Interest Rates Still Low
The fallback in resale activity came despite nominal mortgage rates falling to historic lows (in December, the national 30-year average fixed rate mortgage reported by Freddie Mac fell to 3.91%, and as of mid February stood at 3.87%, the lowest nominal rate in records going back to April 1971).
For the year as a whole, the resale number was 3% higher than in 2010. This is far below the almost 20% growth rate Hawaii experienced in 2010, when federal tax credits artificially raised first half volume.
Resale prices on Maui continued to show weakness throughout 2011. Median single-family home prices fell more than 5% in 2011, spending eight months below $450,000, and median condo prices fell more than 19%, falling below $300,000 in five months. Single-family prices fell in the affordable Central and Makawao areas 13% and 15%, respectively. Prices surged in the upscale Wailea-Makena and Kaanapali areas 32% and 14%, respectively. At the same time, the Kaanapali condo market suffered the largest decline in the number of sales, -49%, and the largest price decline, -21%.

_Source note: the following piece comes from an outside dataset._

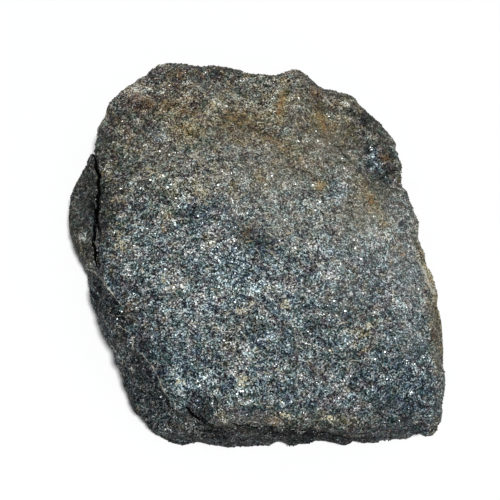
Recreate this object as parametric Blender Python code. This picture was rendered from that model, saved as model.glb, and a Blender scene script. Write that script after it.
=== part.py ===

UHERO also predicted that delinquent homeowners are likely to be hit by another wave of foreclosures in coming months. The nation’s largest lenders had slowed the pace of home seizures in 2011 as they negotiated with attorneys general in 50 states over allegations of improper foreclosure documentation. However, in early February they reached a settlement agreement that will help the banks to clear the backlog of foreclosures.
UH economists said the 30-year conventional mortgage rate is expected to remain near historical lows this year, not rising above 5% until 2014.
Neighbor island housing markets remain very depressed, and prospects for near-term gains are limited. The good news, said UHERO, is that volume has generally picked up; the bad news is that much of this appears to be bottom feeding.
Future Outlook
The commercial sector fared better than the residential sector last year. It will see a big bump in 2012 and remain at a moderately strong level thereafter. New action in the non-residential sector will be spread across condominium, retail and resort development.
UHERO predicted that the total value of real non-residential permits will jump more than 40% this year, to more than $1.6 billion and will sustain a similar level of activity through mid-decade. This is roughly in line with the level of permitting in 2005-2006 and represents a significant increase over last year’s forecast.
The total value of real government contracts awarded will more than double in 2012 from last year’s paltry $431 million. Spending above $900 million dollars is anticipated in four of the next five years. The economists noted that these figures exclude the value of contacts that are not undertaken through the normal open bid process, most importantly the massive contracts for Oahu rail transit.
The UHERO forecast for overall private construction is somewhat weaker and delayed compared with what we projected a year ago. Real permits for 2012 are expected to rise by a strong 48% this year, but a large part of this reflects recovery from the unexpectedly weak level seen in 2011.
UHERO predicted nonresidential construction, rail, and other public construction will turn the tide this year. The construction job count, which averaged 28,500 in 2011, will rise above 29,000 this year and to nearly 36,000 by 2015 when both rail and the next housing upswing will be pushing activity.
Of more immediate concern is the renewed surge in oil prices to roughly $110 per barrel. The prices of oil and other commodity prices contributed significantly to cost appreciation during the 2000s; a further rise in energy prices could quickly translate into higher construction costs.
The report called the job markets ice cold on the neighbor islands and tepid on Oahu. It noted that office vacancies in downtown Honolulu have drifted up into the low teens percentage-wise. Resorts are still building back occupancy and yields lost during the recession. No government seems in a particular hurry to ramp up infrastructure investment. Investor optimism remains quieted.
Both homeowners and prospective home buyers require an expectation of rising house prices to get their investor juices flowing. A flat home price environment like Oahu’s, with falling prices on the neighbor islands, combined with wider economic uncertainties, have inhibited a rebounding investor sentiment.